The Nikkei steadied on Tuesday, ending 1.2 percent higher after long-serving board member Ryuzo Miyao said the Bank of Japan would fine-tune market operations to ensure its unprecedented easing campaign is not derailed.
Central bank officials lifted sentiment in Europe, where the broad FTSE Eurofirst 300 index rose over 1.3 percent by mid-morning, adding to Monday's 0.3 percent rise. European Central Bank Executive Board member Peter Praet said the ECB could still cut interest rates further to stimulate the economy if needed.
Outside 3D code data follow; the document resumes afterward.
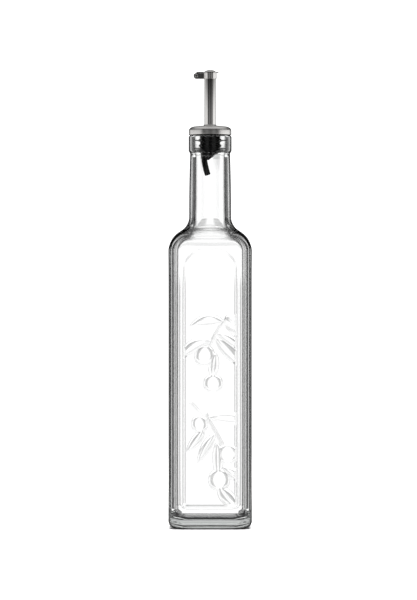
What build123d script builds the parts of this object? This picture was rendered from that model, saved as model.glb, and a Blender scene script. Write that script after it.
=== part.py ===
from build123d import *

import math
import os

# Square glass oil bottle with a flip-lid pourer in its neck.
# Millimetres. +Z is up and the origin is the middle of the base, on the surface it stands on.
# The embossed face looks towards -Y, and the lid's hinge is on the -X side of the spout.

# ---- glass bottle ----
BODY_WIDTH = 56.6          # square body, across the flats
BODY_CORNER = 9.0          # plan radius of the body's corners
HEEL_RADIUS = 5.5          # rounding between the walls and the base
WALL = 3.5                 # glass thickness of the body and shoulder
FLOOR = 6.0                # glass thickness of the base
FLOOR_CORNER = 5.0         # rounding inside, between wall and floor
PUSH_UP_WIDTH = 38.0       # shallow recess under the base, so that the bottle stands on a ring
PUSH_UP_CORNER = 8.0
PUSH_UP_DEPTH = 1.0
SHOULDER_BOTTOM = 188.0    # where the flat walls start to curve in
SHOULDER_CONVEX = 15.3     # profile radius of the shoulder's lower, outward arc
SHOULDER_CONCAVE = 11.0    # profile radius of the upper arc that runs into the neck
SHOULDER_SLOPE = 56.0      # steepest lean of the shoulder, in degrees from upright
SHOULDER_STEPS = 3         # straight bands that make up the shoulder's lower arc
SHOULDER_CORNER_GROWTH = 6.0   # the corners round off by this much towards the neck
NECK_BOTTOM = 211.4
NECK_FOOT_RADIUS = 24.4    # where the neck's flare meets the top of the square shoulder
NECK_SUNK = 1.5            # how far the flare's foot is sunk into the shoulder
FUNNEL_SPREAD = 9.0        # inside, the neck's bore opens out towards the body
FUNNEL_BOTTOM = 199.0
NECK_BOTTOM_RADIUS = 14.3
NECK_TOP_RADIUS = 13.6
NECK_BORE_RADIUS = 10.45
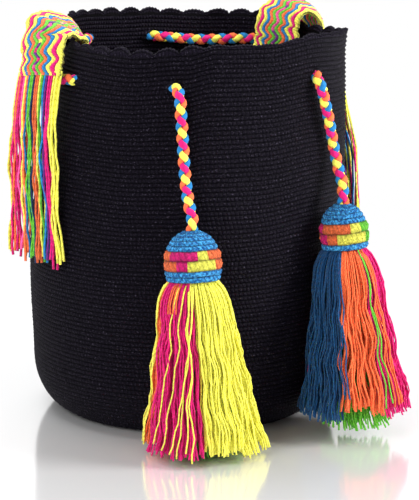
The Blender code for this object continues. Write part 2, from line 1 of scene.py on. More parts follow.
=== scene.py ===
"""Looks of the crochet bag: its stitches, braid, weave and yarn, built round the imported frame.

Metres, +Z up, the front faces -Y. An angle round the bag is in degrees from the front towards +X.
"""

import math

import bpy
import numpy as np
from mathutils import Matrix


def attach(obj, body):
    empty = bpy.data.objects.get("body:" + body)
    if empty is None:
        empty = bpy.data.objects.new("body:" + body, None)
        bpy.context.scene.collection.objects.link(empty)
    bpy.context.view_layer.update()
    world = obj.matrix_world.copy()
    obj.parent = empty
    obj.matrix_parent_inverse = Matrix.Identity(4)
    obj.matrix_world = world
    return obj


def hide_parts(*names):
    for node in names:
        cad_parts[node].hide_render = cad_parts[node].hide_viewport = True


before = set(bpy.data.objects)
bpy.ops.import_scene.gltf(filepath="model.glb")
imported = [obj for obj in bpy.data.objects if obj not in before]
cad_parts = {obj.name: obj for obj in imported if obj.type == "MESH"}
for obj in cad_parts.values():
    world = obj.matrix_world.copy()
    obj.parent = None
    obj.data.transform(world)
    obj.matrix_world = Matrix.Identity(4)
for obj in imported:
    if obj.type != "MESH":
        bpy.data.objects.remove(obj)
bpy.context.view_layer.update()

# Bag body, as in the frame
BASE_RADIUS = 0.092
BASE_ROUND_HEIGHT = 0.042
HIP_RADIUS = 0.121
BELLY_RADIUS = 0.1235
BELLY_HEIGHT = 0.150
RIM_RADIUS = 0.113
NECK_HEIGHT = 0.285
WALL = 0.004
LEAN = np.array([0.0141, -0.0051])
LEAN_START = 0.080
LEAN_CURVE = 1.5
NECK_CURVE = 1.5
SLUMP = 0.0012
RIM_HEIGHT = 0.303
# Angle, rise of the rim's peaks and height of its scallops there
RIM_WAVE = (
    (-170, 0.0036, 0.0045), (-128, 0.0080, 0.0045), (-117, 0.0030, 0.0040), (-92, -0.0060, 0.0030),
    (-72, -0.0048, 0.0040), (-50, -0.0036, 0.0060), (-27, 0.0000, 0.0055), (-15, 0.0008, 0.0010),
    (6, 0.0005, 0.0010), (26, 0.0050, 0.0022), (56, 0.0010, 0.0022), (89, -0.0050, 0.0040),
    (101, -0.0085, 0.0040), (141, 0.0010, 0.0045), (160, -0.0010, 0.0030),
)
SCALLOPS = 36
SCALLOP_ROOT = 0.0015
SCALLOP_ROUNDNESS = 0.7
SCALLOP_SCATTER = 0.22
SCALLOP_CURL = 0.0012
RIM_CROWN = 0.0010
RIM_BEAD = 0.00035
RIM_BEAD_SCATTER = 0.0001
RIM_PINCH = 0.0003

# Crochet of the body
STITCHES = 240
ROW_PITCH = 0.00345
ROW_CREST = 0.00042
ROW_GROOVE = 0.00062
ROW_SCATTER = 0.00014
ROW_WOBBLE = 0.00045
INNER_ROWS = 12
INNER_DEEP_TOP = 0.92
INNER_DEEP_RINGS = 9
FLOOR_RINGS = 24
FLOOR_MIDDLE_RADIUS = 0.012
FLOOR_RIDGE = 0.0004

# Drawstring
CORD_DIAMETER = 0.0094
CORD_GAP = 0.0012
CORD_ROOM = CORD_DIAMETER / 2 + 0.0002
CORD_BELOW_PEAKS = 0.0265
CORD_DIP = 0.0035
CORD_TURN = 0.0176
CORD_INTO_SKIRT = 0.034
CORD_IN_CAP = (-CORD_INTO_SKIRT - 0.012, -0.004, 0.003)
STRAND_REACH = 0.0024
STRAND_WEAVE = 0.0010
STRAND_ACROSS = 0.0025
STRAND_THROUGH = 0.0014
OUTSIDE = CORD_DIAMETER / 2 + CORD_GAP
INSIDE = -(WALL + CORD_DIAMETER / 2 + CORD_GAP)
IN_WALL = -WALL / 2

# Shoulder strap
STRAP_WIDTH = 0.051
STRAP_THICKNESS = 0.0036
STRAP_GROOVE = 0.0009
STRAP_STEP = 0.00135
STRIPE_COLUMNS = 5
STRIPE_RISE = 0.0015
STRIPE_BEAD = 0.0042
STRIPE_SCATTER = 0.00009
ZIGZAG_REACH = 0.0026
ZIGZAG_LENGTH = 0.0126
EDGE_BEAD = 0.0050
EDGE_KNOB = 0.0007
EDGE_START = 0.84
FRINGE_EASE = 0.40
FRINGE_RADIUS = 0.00090
FRINGE_TURN = 0.0050
FRINGE_LAYERS = 0.0022
FRINGE_END_SCATTER = 0.0030
FRINGE_OFF_WALL = 0.0006
FRINGE_INTO_STRAP = 0.004
FRINGE_STATIONS = 26
FRINGE_TIPS = (1.12, 1.2)
# Waves of the fringe's yarns, of a colour's together and of each alone: length and height
FRINGE_SWAY = (0.085, 0.0008)
FRINGE_OWN_SWAY = (0.070, 0.0009)
FRINGE_RIPPLE = (0.026, 0.0003)
FRINGE_SWELL = (0.060, 0.0008)
FRINGE_OWN_SWELL = (0.024, 0.0004)

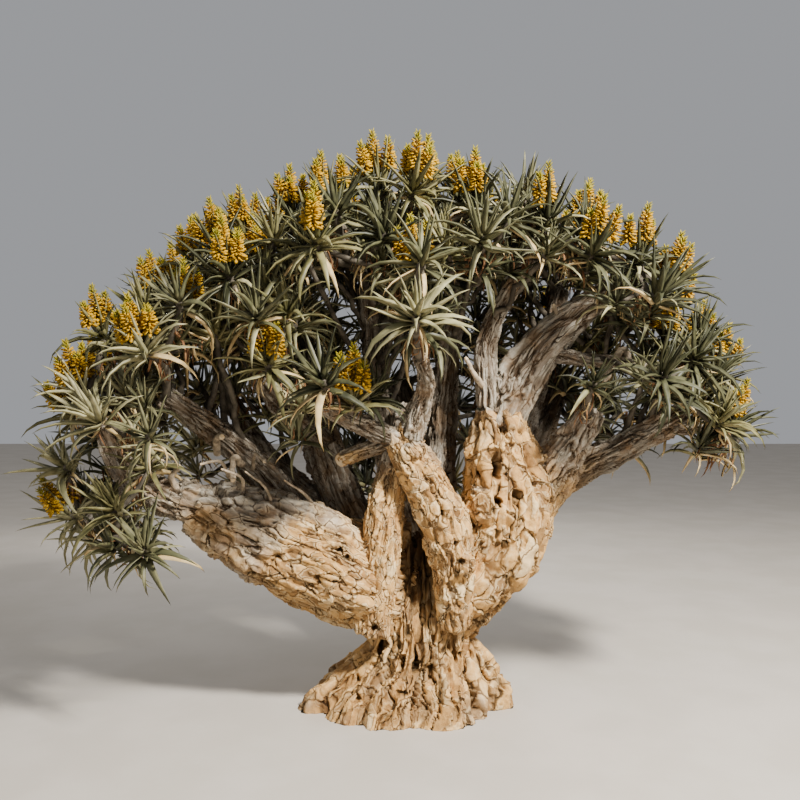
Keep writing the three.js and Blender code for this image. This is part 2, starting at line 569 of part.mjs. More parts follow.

Tuesday's rebound took Germany's DAX up 1.1 percent to near recent record highs. In London, the FTSE 100 index was up 1.67 percent, led by banking stocks.
MSCI's world equity index had risen 0.3 percent by mid-morning, reversing four days of losses.
Assets seen as safe havens fell, leaving the dollar up 0.7 percent against the Swiss franc at 0.9697 francs. "The yen and Swiss franc have dropped noticeably this morning, essentially because risk assets seem to be stabilising," said Societe Generale currency strategist Alvin Tan.
The euro was down 0.2 percent at $1.2910 against the dollar, trading well within its recent range of $1.28-1.32.
Investors also deserted German government bonds although the talk of an ECB rate cut lent support. The yield on the 10-year bond was down 1 basis point at 1.43 percent.
Commodity markets remain pressured by an uncertain demand outlook after U.S. and Chinese data last week.
The rising dollar also makes some dollar-based commodities more expensive for non-dollar holders. Spot gold was down 1 percent to $1,380.50 an ounce.
However the better tone on equity markets and signs of rising Middle East tension support oil. U.S. crude futures gained 0.7 percent to $94.78 a barrel and Brent rose 1.4 percent to $104 a barrel.